For the last 15 years, Draine’s work has focused largely on the process of reentering the community from jails and prisons and reducing the risk of return to jails and prisons. His primary interests are rehabilitation and recovery oriented services for people with mental illness involved in the criminal justice system. He co-directs the Center for Mental Health Services and Criminal Justice Research, and is also involved in the Inside-Out Prison Exchange Program , an educational collaborative of prisoners, academics, students and interested others. His emerging projects include examinations of police decisions and police-based intervention regarding people with mental illness in Chicago, Atlanta and Philadelphia and reentry services for people leaving jail with HIV.
5:30-6:00 Reading/Audio Break
6:00-7:00 Survival, Resistance, and Resilience of TGNC People Behind Bars
This session will be presented/facilitated by members of Hearts On a Wire and will draw our attention to some of the specific issues that face transgender and gender non-conforming people behind bars, as well as strategies of resistance and survival.

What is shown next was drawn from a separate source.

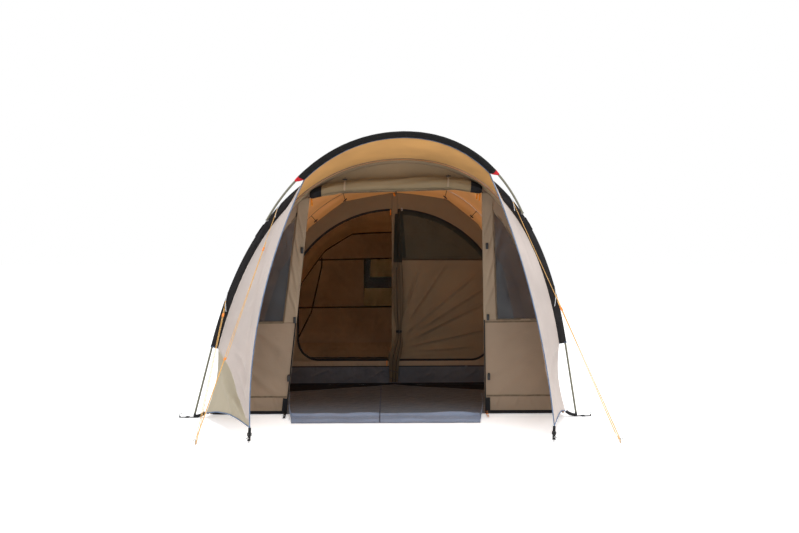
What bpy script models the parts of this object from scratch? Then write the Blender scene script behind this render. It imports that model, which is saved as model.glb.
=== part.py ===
"""A four-person tunnel tent with a porch canopy, pitched with its door rolled up.

X runs to the right of someone who stands in front of the door, Y runs into the tent and Z up.
The origin is on the ground, midway between the front arch's feet. All sizes are in metres.
"""
import math
from collections import namedtuple

import bmesh
import bpy
import numpy as np
from mathutils import Matrix, Vector

# Gap between pieces that touch
GAP = 0.0003
SEAM_GAP = 0.0005

# How the tent stands: it leans a little to the right, and sits higher on that side
LEAN = 0.045
LIFT = 0.018

# Arches: distance into the tent, half width at the feet, height of the pole's centreline
Arch = namedtuple("Arch", "depth half_width height")
FRONT_ARCH = Arch(0.0, 1.50, 2.07)
MIDDLE_ARCH = Arch(1.30, 1.48, 2.02)
REAR_ARCH = Arch(3.30, 1.42, 1.70)
KNEE_HEIGHT = 0.565
LEG_LEAN = 0.207
BEND_STEPS = 13

# Canopy arch: where its ends meet the front arch, its apex, and where its sleeve ends
CANOPY_END = Vector((1.012, 0.0, 1.54))
CANOPY_REACH = 0.75
CANOPY_RISE = 0.56
CANOPY_BEND = 0.592
CANOPY_TIP = 0.66
CANOPY_STEPS = 8

# Poles, sleeves and cloth
POLE_DIAMETER = 0.016
SLEEVE_DEPTH = 0.052
SLEEVE_BASE = 0.012
SLEEVE_CLOTH = 0.0015
CANOPY_SLEEVE_DEPTH = 0.040
CLOTH = 0.003
BAY_SAG = 0.035
HEM_HEIGHT = 0.02
SHEET_ROWS = 5
HOOD_SAG = 0.02
HOOD_END = 0.50
REAR_REACH = 0.42
REAR_FOOT_REACH = 0.10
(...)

7:00-7:30 Reading/Audio Break
7:30-8:30 On Re-Entry: Getting Folks Out and Keeping Them Out
A conversation/workshop led by Hakim Ali and William Goldsby of Reconstruction, Inc. Reconstruction is a North Philadelphia-based support, advocacy and empowerment organization for those returning from prison and their families.
8:30-9:00 Reading/Audio Break
9:00-10:00 “The Last Graduation” – Educational Access for the Incarcerated
A short presentation by Richard Tut Carter of the Human Rights Coalition of Chester and Rose Levine of Books Through Bars will focus on the importance and impact of educational access for those currently behind bars. The conversation will be followed by a screening of The Last Graduation. This documentary traces the history of college programs in New York State prisons, from the advent of higher education in prison in the wake of the 1971 Attica uprising to the last graduation from the Marist College program at Greenhaven Prison in 1995.